I would affirm the judgment.

. Contrary to the majority's assertion, this interpretation of subsection (c) does not seek to promote a "one-size-fits-all” grouping scheme. Rather, it simply follows the grouping analysis that the guidelines require.

. The majority’s argument over the term "offense characteristic” again fails to address the point that it has attempted to treat knowledge as conduct in violation of the textual mandate of the guidelines.

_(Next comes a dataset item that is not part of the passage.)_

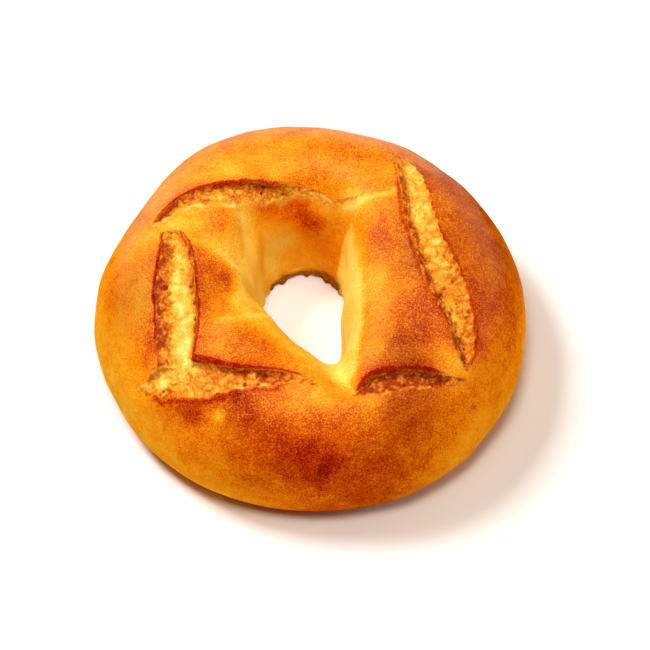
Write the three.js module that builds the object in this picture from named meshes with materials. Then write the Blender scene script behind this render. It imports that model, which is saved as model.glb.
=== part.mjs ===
// A ring-shaped bread roll with five open splits in its crust, as one closed solid.
// Millimetres, +Z up. The origin is on the floor, under the middle of the ring,
// and +X runs along the longest way across it.
//
// The roll is a torus whose cross-section changes round the ring. Every vertex of a
// TorusGeometry is first placed on that section, then pushed in or out along the
// section's normal by the splits and folds, which are curves seen from above.

import * as THREE from 'three';
import { mergeVertices } from 'three/addons/utils/BufferGeometryUtils.js';
import { ImprovedNoise } from 'three/addons/math/ImprovedNoise.js';

// --- The ring, every 30 degrees counter-clockwise from +X ---

const rimRadius = [57.8, 57.2, 56.1, 55.6, 58.1, 55.8, 57.9, 57.3, 56.4, 55.8, 57.4, 58.2];
const holeRadius = [9, 10.4, 17.6, 22.8, 21.2, 15.6, 13.9, 10.8, 11.5, 15, 13.6, 9.4];
const crestHeight = [39.5, 39.5, 40, 40, 40, 40, 40, 39.5, 39, 39, 39, 39.5];
// Where the crest lies, as a share of the way from the hole to the rim.
const crestShare = [0.38, 0.4, 0.42, 0.38, 0.38, 0.42, 0.46, 0.48, 0.5, 0.5, 0.5, 0.44];
// How round the shoulder above the hole is: 1 is an ellipse, less is squarer.
const shoulderRoundness = [0.52, 0.6, 0.8, 0.85, 0.85, 0.8, 0.8, 0.8, 0.85, 0.9, 0.8, 0.55];

const rimRoundness = 0.95;
const rimHeight = 13; // height of the widest line round the outside
const waistHeight = 9; // height of the narrowest line round the hole
const rimTuck = 0.3; // how far the outside curls in under the roll, as a share
const waistTuck = 0.08;
const footShare = 0.72; // sine of the section angle at which the flat base begins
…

. U.S.S.G. § 3D1.2(d) lists individual offenses, including money laundering and narcotics distribution, that are eligible for grouping. However, offenses may only be grouped under subsection (d) if they are "closely related.” United States v. Walker, 112 F.3d 163, 167 (4th Cir. 1997) (citing United States v. Porter, 909 F.2d 789, 792-93 (4th Cir.1990)); see also United States v. Napoli, 179 F.3d 1, 9 n. 4 (2d Cir. 1999) ("[T]he mere appearance of fraud and money laundering on subsection (d)'s list of counts 'to be grouped’ is insufficient to establish that they should be placed in a single group.”). For the reasons stated above, I believe money laundering and narcotics distribution are not closely related. See also United States v. Harper, 972 F.2d 321, 322 (11th Cir.1992) (refusing to group these offenses under subsection (d)); United States v. Lopez, 104 F.3d 1149, 1153-54 (9th Cir. 1997) (Fernandez, J., dissenting) (same).

. If the counts are grouped, Bartley's total offense level would be 31 rather than 33, before the final adjustment for acceptance of responsibility.